To a certain extent, I adopted her take on things—I couldn’t help but adore her and she was everything I aspired to be, and to have. So when the hostess asked me to make a chicken pot pie—though it sounded like such a simple dish to present to her cognoscenti, I knew the pie would be in for a major overhaul. And sure enough, per her directive:

Chicken became capon

Button mushrooms became morels

Onions became whole caramelized shallots

Store bought stock became an intensely flavored, home made stock

Wine became Armagnac

Get the picture? The saying, “there’s more than one way to skin a cat” comes to mind.

The other genius thing about a pie like this is that—served with a salad of soft lettuces and a sharp vinaigrette—all you need is a fork. Her guests could lounge around, elbows on the carpet, forking the food into their patrician mouths.
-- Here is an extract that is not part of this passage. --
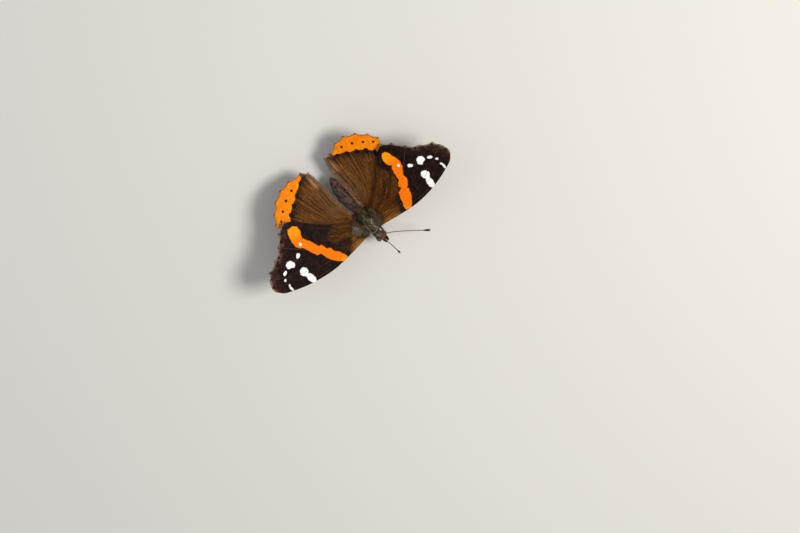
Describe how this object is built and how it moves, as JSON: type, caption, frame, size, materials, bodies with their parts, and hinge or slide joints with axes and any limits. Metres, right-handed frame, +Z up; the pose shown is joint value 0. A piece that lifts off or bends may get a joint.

Conversation could be fluid with lots of eye contact and badinage since their brains were free to work on finding fun things to say, rather than occupied in negotiating quail bones or fretsawing through steaks to avoid the gristle.

There can hardly be a better reason to learn how to make pastry than to be able to roll out a pretty oval (for an oval dish) and to lay it on the cooled filling, to cut a ribbon of pastry for the perimeter of the dish and to “knock up” the edge with a knife. To re-roll the scraps, cut out the letters P I E (for instance), and set them in place; to brush with egg and scatter with salt, then post into the oven to bake. Heaven.

This particular recipe for chicken pot pie is no more elaborate than my country friend’s version, but the ingredients have been changed to up the ante and educate the innocent.


You could always roast your own chicken but once, in a hurry, I used a store bought rotisserie chicken and it was great.


1 rotisserie chicken, skinned and de-boned, the meat cut into 1-inch chunks
1 tablespoon olive oil
8 shallots, peeled and left whole
3/4 stick unsalted butter
1 large yellow onion, diced
2 large carrots, peeled and sliced diagonally
3 sticks of celery, sliced diagonally
2 bay leaves
1 tablespoon herbes de Provence
1 teaspoon salt
3/4 teaspoon freshly ground black pepper
2 ounces dried morels soaked in 1 cup warm water for 15 minutes
1/2 cup all purpose flour
3 cups hot chicken stock
3/4 cup white wine (sauvignon blanc is good)
1/4 cup Armagnac, or cognac
1/2 cup minced parsley


  • Put the oil and shallots in a large heavy-based pan over medium high heat. Sauté for 15 minutes, shaking the pan occasionally, until starting to brown. Add the butter, onions, carrots, celery, bay leaves, herbes de Provence, salt and pepper. Stir to coat, turn up the heat to high, and sauté for 10 minutes or until all the vegetables start caramelizing.
  • Line a sieve with a paper towel and set over a bowl. Tip in the morels and their liquid, gather the morels up in the towel and squeeze out the water; rinse them, chop roughly, and add to the vegetables.
  • Add the flour and stir to incorporate. Add a cup of stock, stirring well, then gradually add the rest of the stock, the wine, Armagnac, and the morel liquid. Bring to a brisk simmer to thicken the sauce. Off the heat, fold in the chicken and parsley.
  • Taste for seasoning, it should be strongly flavored, and pour into an ovenproof dish. Set aside to cool before covering with pastry.


Position a rack in the upper third of the oven and preheat to 400°F

2 1/2 cups Hecker’s or King Arthur flour
2 sticks cold unsalted butter, cut along each stick once then cut across four times
1 teaspoon salt
1/2 cup iced water
1 egg beaten, for the egg wash


  • Put the flour in the bowl of a food processor, scatter on the butter and the salt.
  • Pulse 10 times then add the iced water through the feed tube, while you pulse another 10 times. Tip the mixture into a plastic bag and let it sit for 10 minutes then quickly and lightly (but firmly) compress the crumbs into a block.
  • Leave the dough in the refrigerator, ideally overnight or for at least 2 hours. When you come to roll out the pastry, allow enough time (roughly 30 to 40 minutes) for the pastry to become pliable.
  • Roll the pastry to about 1/4-inch thick, brush the rim of the dish with the egg wash, and drape the pastry over the dish making sure it is not stretched and rests easily on the filling.
  • Trim off the excess pastry, brush egg over the surface and scatter with a little extra salt. Re-roll the scraps into a long rectangle and cut into 3/4-inch wide strips. Lay the strips around the edge of the dish and press the tines of a fork all around decoratively. Brush the strips with egg and a little more salt. If you can be bothered, you could cut out something artistic for the middle of the pie, leaves, letters etc.
  • Bake for 40 to 50 minutes, or until the crust is golden and the filling is bubbling up in places around the edges.

The recipes in this story have not been tested in the Gourmet kitchens.